Fiat currencies like the US dollar, euro, or yen are examples of “real money” because they fulfill these roles and are backed by governments and central banks.
🧮 Cryptocurrency as a Medium of Exchange
Cryptocurrency was originally conceived as a peer-to-peer digital cash system. Bitcoin’s whitepaper, released in 2008 by the mysterious Satoshi Nakamoto, described a vision for a decentralized alternative to fiat money.
✅ Where It Works:
- Online Payments: Platforms like Overstock.com, Newegg, and even PayPal support crypto.
- In-Store Payments: Some restaurants, retailers, and cafes accept Bitcoin, Ethereum, or stablecoins.
- International Transfers: Crypto is used in remittances and borderless transactions, often faster and cheaper than banks.
❌ Where It Struggles:
- Volatility: Imagine buying coffee with Bitcoin — and the next day, its value drops 20%. That instability makes crypto impractical for everyday spending.
- Limited Acceptance: Most retailers and governments don’t accept crypto directly (yet).
- Slow Network Times: Some blockchains, like Bitcoin, have slower transaction speeds compared to credit cards or mobile payments.
➡️ Conclusion: Crypto can function as a medium of exchange, but widespread adoption is still limited.

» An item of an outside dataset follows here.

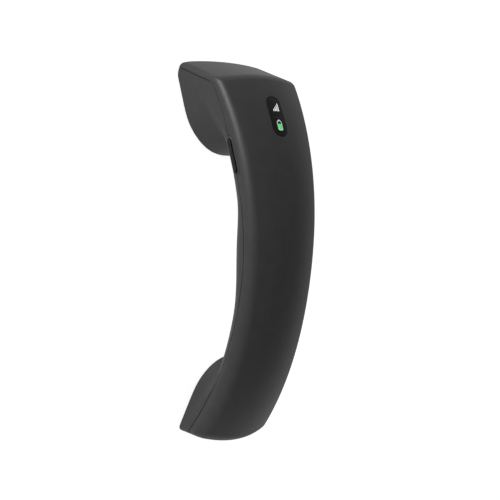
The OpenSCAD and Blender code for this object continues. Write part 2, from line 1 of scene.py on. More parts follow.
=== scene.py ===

Stablecoins (like USDC or USDT) are currently better suited for this role due to their price stability.
💰 Cryptocurrency as a Unit of Account
A unit of account helps you understand the value of things. If a car costs $20,000 or a sandwich costs $5, the dollar is being used as a unit of account.
Is crypto being used this way?
- Not yet on a large scale. Most prices globally are still expressed in fiat currencies. Even in crypto transactions, products are often listed in dollars or euros — and the equivalent crypto is calculated at checkout.
- In crypto-native ecosystems, like NFT marketplaces or DeFi platforms, people do price things in ETH or SOL. But this is a niche market for now.
➡️ Conclusion: Crypto is rarely used as a universal unit of account in today’s economy, though it is gaining traction in certain digital communities.
🔐 Cryptocurrency as a Store of Value
This is where crypto has made the biggest impact — and controversy.
Arguments For:
- Bitcoin as Digital Gold: With a fixed supply and growing demand, Bitcoin is seen by many as a hedge against inflation and central bank manipulation.
- Global Demand & Scarcity: Crypto can be held in a digital wallet anywhere in the world, resistant to seizure or censorship.
- Increasing Institutional Interest: Companies like Tesla, Square, and MicroStrategy have invested billions in crypto, treating it as a long-term asset.
Arguments Against:
- Price Volatility: Huge price swings mean value can be lost quickly.
- Regulatory Uncertainty: Governments could ban or heavily restrict crypto, creating risk for long-term holders.
- Technological Risks: Hacks, lost wallets, and bugs still pose threats to value retention.
➡️ Conclusion: Crypto — especially Bitcoin — is evolving into a store of value for many investors, but it has not yet achieved the universal stability of fiat currencies or traditional assets like gold.
🌍 How Real Is Crypto in the Eyes of Governments and Institutions?
Acceptance is growing — but not without friction.
📈 Supportive Moves:
- El Salvador declared Bitcoin legal tender in 2021.
- The U.S., EU, and UAE are exploring or launching central bank digital currencies (CBDCs) — essentially government-backed crypto.
- Major banks like JPMorgan and Goldman Sachs now offer crypto investment products.
🚫 Pushbacks:
- China banned all crypto transactions in 2021.
- India, Nigeria, and Turkey have introduced severe restrictions.
- The SEC in the U.S. continues to debate how to regulate crypto assets.
➡️ Conclusion: Crypto is gaining mainstream acceptance, but remains in a regulatory gray zone in many parts of the world.
🧠 So… Is Crypto “Real” Money?
If “real money” is something you can use to buy things, hold value, and compare prices, then crypto is not quite there yet — but it’s quickly getting closer.
- As a store of value, crypto — especially Bitcoin — is arguably already fulfilling its role for millions of holders.
- As a medium of exchange, stablecoins and faster blockchains are paving the way.
- As a unit of account, it still has a long way to go.
Crypto isn’t replacing fiat anytime soon — but it is redefining what money can be in a digital, decentralized world.
🔮 The Future of Crypto as Money
- Stablecoins like USDC may bridge the gap between traditional money and digital innovation.
- CBDCs may offer governments a way to stay in control while modernizing currency.
- Bitcoin and Ethereum will likely remain key players — not for coffee purchases, but for savings, investment, and decentralized finance.
In the end, the question might not be “Is crypto real money?” but rather “What does real money look like in the 21st century?”